SANSÜRLENMİŞ TOPLANTI İÇERİĞİ

Şu dünyanın ne kadar da küçük olduğunu söylemiştin. Benim için bu dünya küçük olmaktan çok anlam yükleyebileceğimiz binlerce güzel insan dolduracak kadar büyük. Anlaşılması güç şey birbirimizi burada bu zamanda bulmuş olmamız... Birbirimize görünmez iplerle bağlı olduğumuzun kanıtı... 

Şimdi anlam yükleyeceğim yeni bir hayat bekliyor beni... 

Ey Ruh, mutlu ol :) 

Kim bilir, bu esrarengiz dünya bizi bize yine yeniden getirir. Söz, o zaman şu üstünde koşup oynadığım dünyanın ne kadar da küçük olduğunu ilk ben sana söyleyeceğim.

Hadi git şimdi... 

Önceleri ayrılıklar ürpertirdi beni...Allahaısmarladığım insanlara sırasıyla haklarını helal ettirirdim giderken. Hele bazıları vardı ki, son bakışın bir gün bir yerde ayağıma geleceği korkusuyla geceleri yatamazdım sıcak yatağımda... Gözlerim karanlığa açılırdı ilkin, ardında da nemlenirdi hafif... Hepsi yalan oldu sonraları... Hem ben yalan oldum, hem de allahaısmarladığım insanlar... 

Sana veda edemeyeceğim lakin. 

Bak ne anlatacağım:

Üniversitedeyken annemle babam beni otogora geçirmeye gelirdi her seferinde... Kardeşim gelmezdi... Ailesinden çok arkadaşlarına ilgi gösteriyor diye düşünüp gücenirdim. Birgün dayanamayıp sordum neden bir kere bile geçirmeye gelmediğini... "Abi, çok ağır geliyor sana veda etmek" demişti... 

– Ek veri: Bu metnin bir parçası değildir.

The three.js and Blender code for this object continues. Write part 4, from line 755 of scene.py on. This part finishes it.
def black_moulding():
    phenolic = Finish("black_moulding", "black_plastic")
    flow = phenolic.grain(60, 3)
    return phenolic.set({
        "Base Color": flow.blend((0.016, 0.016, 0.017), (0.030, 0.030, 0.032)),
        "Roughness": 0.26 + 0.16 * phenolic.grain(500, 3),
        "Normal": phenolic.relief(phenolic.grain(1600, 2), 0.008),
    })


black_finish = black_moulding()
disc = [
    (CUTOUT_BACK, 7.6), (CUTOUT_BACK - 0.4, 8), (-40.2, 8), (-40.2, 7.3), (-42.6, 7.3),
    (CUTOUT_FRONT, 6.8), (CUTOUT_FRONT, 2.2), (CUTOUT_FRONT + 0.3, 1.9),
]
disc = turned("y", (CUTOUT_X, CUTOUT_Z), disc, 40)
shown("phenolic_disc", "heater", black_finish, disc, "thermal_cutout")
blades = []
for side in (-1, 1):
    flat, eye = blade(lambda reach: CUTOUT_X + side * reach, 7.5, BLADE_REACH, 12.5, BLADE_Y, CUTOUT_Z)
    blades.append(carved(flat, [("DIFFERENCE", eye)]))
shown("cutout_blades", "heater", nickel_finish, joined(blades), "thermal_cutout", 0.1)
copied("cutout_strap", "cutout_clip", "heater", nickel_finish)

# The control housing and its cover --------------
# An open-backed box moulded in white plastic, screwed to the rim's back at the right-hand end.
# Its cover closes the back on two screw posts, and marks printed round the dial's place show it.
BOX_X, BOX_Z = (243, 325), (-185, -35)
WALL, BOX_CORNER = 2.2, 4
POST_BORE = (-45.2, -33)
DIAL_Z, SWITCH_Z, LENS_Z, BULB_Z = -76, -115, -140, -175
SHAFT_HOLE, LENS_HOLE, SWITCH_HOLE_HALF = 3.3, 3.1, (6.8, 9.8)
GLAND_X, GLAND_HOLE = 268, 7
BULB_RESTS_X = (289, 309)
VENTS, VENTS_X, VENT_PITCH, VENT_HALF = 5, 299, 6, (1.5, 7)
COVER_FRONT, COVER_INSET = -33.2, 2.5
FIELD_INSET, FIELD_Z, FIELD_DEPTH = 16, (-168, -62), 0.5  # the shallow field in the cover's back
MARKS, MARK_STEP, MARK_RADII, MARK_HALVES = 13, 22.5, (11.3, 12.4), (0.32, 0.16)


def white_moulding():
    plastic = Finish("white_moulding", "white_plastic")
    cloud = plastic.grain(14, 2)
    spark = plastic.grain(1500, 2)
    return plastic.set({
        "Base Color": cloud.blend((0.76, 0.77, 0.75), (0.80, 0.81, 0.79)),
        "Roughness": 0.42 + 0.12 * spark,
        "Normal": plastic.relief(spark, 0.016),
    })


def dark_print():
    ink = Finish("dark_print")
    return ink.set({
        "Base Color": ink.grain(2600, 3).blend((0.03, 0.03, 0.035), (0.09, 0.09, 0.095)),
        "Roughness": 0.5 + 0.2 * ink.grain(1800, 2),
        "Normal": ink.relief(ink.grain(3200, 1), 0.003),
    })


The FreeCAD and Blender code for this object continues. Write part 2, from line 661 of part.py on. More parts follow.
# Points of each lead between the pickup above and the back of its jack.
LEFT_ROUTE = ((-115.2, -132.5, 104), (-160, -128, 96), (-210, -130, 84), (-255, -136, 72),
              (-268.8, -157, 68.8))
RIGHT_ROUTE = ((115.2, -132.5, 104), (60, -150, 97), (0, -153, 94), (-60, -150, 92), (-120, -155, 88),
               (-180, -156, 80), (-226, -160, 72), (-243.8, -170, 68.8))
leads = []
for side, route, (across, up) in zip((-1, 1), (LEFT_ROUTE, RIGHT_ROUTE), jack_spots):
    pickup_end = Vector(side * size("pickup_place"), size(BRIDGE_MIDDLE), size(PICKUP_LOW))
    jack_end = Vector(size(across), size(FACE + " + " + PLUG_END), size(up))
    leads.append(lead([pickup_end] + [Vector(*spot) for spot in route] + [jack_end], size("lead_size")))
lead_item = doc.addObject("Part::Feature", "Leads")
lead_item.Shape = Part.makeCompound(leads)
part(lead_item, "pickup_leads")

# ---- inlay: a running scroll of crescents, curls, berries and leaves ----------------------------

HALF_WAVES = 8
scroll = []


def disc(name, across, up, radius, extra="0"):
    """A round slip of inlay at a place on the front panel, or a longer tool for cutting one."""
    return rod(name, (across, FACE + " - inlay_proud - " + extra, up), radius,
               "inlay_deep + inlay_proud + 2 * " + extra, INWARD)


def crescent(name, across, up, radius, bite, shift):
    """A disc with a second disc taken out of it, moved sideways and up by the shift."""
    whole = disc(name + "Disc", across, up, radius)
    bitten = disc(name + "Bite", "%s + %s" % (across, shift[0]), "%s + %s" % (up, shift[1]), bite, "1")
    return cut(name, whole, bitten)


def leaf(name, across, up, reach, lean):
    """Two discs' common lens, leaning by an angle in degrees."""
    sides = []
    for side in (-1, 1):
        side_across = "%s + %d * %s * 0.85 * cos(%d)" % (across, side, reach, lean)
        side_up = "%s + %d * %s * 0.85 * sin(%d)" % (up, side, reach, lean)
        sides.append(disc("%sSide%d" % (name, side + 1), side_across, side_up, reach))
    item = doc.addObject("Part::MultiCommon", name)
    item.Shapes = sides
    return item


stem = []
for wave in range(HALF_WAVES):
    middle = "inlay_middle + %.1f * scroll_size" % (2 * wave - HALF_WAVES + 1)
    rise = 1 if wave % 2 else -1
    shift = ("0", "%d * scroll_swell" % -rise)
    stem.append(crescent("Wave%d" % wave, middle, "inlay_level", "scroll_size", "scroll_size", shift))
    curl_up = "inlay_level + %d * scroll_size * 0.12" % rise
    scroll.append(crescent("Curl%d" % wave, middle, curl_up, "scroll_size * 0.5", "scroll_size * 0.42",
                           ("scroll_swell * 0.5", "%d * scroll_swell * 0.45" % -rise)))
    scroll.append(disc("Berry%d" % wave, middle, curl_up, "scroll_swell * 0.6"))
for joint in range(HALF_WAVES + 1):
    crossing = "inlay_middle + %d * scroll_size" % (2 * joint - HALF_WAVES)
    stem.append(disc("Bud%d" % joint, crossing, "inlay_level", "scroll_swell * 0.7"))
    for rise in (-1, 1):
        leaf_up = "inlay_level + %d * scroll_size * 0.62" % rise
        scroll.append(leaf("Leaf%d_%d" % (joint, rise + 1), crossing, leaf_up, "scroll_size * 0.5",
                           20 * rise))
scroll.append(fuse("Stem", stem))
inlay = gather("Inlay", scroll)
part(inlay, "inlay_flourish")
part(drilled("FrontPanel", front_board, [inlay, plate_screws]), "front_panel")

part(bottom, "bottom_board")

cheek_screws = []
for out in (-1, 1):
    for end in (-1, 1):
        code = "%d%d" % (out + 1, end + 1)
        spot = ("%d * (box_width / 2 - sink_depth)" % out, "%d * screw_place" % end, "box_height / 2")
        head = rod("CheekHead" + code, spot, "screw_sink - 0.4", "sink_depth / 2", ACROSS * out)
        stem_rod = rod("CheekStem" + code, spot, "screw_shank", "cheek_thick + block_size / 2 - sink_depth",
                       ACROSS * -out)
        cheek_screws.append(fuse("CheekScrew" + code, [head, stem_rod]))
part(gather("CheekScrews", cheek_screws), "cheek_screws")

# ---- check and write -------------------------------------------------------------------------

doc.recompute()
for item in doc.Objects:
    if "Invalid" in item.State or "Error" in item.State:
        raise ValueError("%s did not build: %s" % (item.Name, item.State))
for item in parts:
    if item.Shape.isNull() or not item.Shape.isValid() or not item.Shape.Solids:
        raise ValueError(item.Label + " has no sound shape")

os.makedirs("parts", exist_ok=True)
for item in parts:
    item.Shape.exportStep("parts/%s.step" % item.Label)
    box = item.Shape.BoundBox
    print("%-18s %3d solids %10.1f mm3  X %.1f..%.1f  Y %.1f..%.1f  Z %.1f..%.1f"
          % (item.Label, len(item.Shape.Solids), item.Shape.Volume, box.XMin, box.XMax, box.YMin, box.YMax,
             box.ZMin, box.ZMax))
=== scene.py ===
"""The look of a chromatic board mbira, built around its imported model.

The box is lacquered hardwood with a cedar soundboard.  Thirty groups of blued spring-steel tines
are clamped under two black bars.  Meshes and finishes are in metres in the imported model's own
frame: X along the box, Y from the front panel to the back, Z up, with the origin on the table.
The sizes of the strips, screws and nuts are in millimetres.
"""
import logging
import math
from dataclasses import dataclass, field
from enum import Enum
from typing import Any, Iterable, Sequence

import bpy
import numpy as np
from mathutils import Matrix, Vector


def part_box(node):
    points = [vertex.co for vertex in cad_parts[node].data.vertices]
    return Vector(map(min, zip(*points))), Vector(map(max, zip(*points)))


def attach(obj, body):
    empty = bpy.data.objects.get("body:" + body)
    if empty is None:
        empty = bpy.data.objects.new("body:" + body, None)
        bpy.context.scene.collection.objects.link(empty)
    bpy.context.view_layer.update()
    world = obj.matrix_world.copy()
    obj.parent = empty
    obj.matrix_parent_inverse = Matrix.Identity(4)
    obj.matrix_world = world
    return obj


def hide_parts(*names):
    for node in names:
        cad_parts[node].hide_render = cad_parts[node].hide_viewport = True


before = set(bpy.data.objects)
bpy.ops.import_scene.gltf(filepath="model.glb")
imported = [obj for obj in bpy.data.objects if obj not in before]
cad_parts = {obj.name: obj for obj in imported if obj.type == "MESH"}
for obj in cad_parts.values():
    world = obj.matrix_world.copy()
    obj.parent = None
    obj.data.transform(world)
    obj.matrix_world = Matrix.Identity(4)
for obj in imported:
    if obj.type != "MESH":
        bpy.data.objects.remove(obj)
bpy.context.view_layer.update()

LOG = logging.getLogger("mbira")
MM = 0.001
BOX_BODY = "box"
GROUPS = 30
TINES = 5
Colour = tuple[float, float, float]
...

Bak şimdi anladım onun ne yaşadığını... Sen de beni anla!

Hatıra olarak sana gömleğimin işe yaramayan düğmesini veriyorum. 

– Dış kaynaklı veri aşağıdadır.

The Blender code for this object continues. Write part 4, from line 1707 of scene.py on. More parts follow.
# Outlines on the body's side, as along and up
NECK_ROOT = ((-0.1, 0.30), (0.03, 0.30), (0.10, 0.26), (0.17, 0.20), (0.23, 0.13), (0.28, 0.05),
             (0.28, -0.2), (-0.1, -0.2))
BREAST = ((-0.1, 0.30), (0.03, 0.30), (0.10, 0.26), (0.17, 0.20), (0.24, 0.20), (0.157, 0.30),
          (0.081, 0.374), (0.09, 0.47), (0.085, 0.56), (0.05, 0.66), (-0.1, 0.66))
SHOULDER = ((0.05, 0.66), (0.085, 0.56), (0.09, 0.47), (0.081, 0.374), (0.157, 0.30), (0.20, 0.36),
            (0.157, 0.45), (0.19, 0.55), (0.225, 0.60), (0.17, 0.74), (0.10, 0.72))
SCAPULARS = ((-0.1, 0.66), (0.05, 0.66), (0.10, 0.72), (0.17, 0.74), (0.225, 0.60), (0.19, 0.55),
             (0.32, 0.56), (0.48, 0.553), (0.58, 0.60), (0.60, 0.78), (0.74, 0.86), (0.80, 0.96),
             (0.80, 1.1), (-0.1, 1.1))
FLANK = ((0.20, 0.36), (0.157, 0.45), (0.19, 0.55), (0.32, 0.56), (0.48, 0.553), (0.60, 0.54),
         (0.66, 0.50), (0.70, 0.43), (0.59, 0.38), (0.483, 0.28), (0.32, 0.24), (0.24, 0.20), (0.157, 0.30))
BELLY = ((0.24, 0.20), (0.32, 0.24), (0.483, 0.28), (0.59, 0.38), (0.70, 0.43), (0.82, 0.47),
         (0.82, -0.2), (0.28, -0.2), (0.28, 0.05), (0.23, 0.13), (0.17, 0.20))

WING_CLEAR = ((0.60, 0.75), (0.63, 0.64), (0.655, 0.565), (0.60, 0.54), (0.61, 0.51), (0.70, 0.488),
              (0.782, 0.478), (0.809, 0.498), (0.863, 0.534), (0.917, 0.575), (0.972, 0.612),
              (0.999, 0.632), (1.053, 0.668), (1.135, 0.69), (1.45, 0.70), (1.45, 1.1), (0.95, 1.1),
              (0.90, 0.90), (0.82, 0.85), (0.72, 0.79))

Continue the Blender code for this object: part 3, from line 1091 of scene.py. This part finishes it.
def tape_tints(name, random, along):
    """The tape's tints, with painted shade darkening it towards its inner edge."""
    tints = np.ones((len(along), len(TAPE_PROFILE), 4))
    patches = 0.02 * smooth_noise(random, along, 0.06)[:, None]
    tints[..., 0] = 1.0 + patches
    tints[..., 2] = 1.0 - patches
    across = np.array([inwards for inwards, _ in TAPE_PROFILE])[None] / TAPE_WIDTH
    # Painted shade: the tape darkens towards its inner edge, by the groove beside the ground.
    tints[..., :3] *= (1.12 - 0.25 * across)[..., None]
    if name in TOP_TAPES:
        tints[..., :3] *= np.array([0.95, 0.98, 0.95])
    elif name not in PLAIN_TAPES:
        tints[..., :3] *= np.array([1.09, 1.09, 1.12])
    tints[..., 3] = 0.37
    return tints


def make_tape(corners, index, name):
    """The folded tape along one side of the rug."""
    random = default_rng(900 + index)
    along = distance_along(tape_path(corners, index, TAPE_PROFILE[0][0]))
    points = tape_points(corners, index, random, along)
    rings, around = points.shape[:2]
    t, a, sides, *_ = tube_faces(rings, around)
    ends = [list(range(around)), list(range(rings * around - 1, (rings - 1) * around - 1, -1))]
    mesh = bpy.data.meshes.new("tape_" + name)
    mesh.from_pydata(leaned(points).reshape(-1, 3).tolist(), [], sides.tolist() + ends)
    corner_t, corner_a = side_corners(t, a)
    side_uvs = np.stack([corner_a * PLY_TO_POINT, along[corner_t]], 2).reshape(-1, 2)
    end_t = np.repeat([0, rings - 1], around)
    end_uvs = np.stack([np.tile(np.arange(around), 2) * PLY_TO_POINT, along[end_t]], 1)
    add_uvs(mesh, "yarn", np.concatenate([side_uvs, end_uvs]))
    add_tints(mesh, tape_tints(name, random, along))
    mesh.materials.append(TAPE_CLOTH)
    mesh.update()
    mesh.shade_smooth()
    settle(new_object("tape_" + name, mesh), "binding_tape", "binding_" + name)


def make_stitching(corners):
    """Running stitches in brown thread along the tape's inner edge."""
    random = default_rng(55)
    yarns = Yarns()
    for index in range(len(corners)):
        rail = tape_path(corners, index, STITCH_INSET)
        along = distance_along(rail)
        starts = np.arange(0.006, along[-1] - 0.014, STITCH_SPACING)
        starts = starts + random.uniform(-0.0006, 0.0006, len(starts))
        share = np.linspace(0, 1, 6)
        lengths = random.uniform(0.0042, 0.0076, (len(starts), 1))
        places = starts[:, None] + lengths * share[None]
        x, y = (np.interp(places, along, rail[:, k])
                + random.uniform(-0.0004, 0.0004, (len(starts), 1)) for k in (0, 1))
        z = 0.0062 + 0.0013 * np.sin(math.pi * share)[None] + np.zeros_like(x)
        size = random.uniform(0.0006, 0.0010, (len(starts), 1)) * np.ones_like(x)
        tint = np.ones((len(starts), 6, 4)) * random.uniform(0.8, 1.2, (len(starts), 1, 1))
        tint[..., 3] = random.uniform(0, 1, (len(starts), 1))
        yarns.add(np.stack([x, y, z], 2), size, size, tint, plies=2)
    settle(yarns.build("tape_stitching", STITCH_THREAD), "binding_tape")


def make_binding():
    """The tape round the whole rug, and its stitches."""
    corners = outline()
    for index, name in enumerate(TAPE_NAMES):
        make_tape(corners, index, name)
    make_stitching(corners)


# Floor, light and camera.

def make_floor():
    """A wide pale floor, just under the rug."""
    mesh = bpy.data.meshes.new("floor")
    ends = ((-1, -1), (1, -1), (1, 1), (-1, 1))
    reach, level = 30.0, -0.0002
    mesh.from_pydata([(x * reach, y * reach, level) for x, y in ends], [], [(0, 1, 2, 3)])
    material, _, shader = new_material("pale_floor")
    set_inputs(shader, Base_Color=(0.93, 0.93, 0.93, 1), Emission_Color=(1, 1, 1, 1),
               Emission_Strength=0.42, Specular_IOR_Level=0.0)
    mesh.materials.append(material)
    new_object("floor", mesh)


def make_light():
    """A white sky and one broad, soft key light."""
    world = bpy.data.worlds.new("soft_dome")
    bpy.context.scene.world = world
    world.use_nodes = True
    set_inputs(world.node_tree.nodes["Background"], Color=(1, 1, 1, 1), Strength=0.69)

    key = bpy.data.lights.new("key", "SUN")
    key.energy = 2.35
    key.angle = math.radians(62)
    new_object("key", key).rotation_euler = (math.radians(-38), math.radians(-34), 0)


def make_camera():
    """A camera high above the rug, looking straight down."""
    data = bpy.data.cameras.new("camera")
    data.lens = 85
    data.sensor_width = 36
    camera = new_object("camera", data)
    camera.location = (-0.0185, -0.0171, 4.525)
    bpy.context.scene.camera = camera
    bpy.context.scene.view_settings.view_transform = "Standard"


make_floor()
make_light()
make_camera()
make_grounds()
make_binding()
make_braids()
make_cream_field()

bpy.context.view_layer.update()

Olur da kendini düğmelere bakarken bulursan, her ne kadar yasak olduğunu bilsen de, içinde kontrol edemediğin bir his sana o yasak düğmelere dokunmanı söylerse, kendini bu düğme ile durdur. Ben belki durduramadım zamanında - bazen kontrol edilemeyiz - sen durdur kendini en azından... 

Ve son olarak: SHUT UP AND DANCE WITH ME!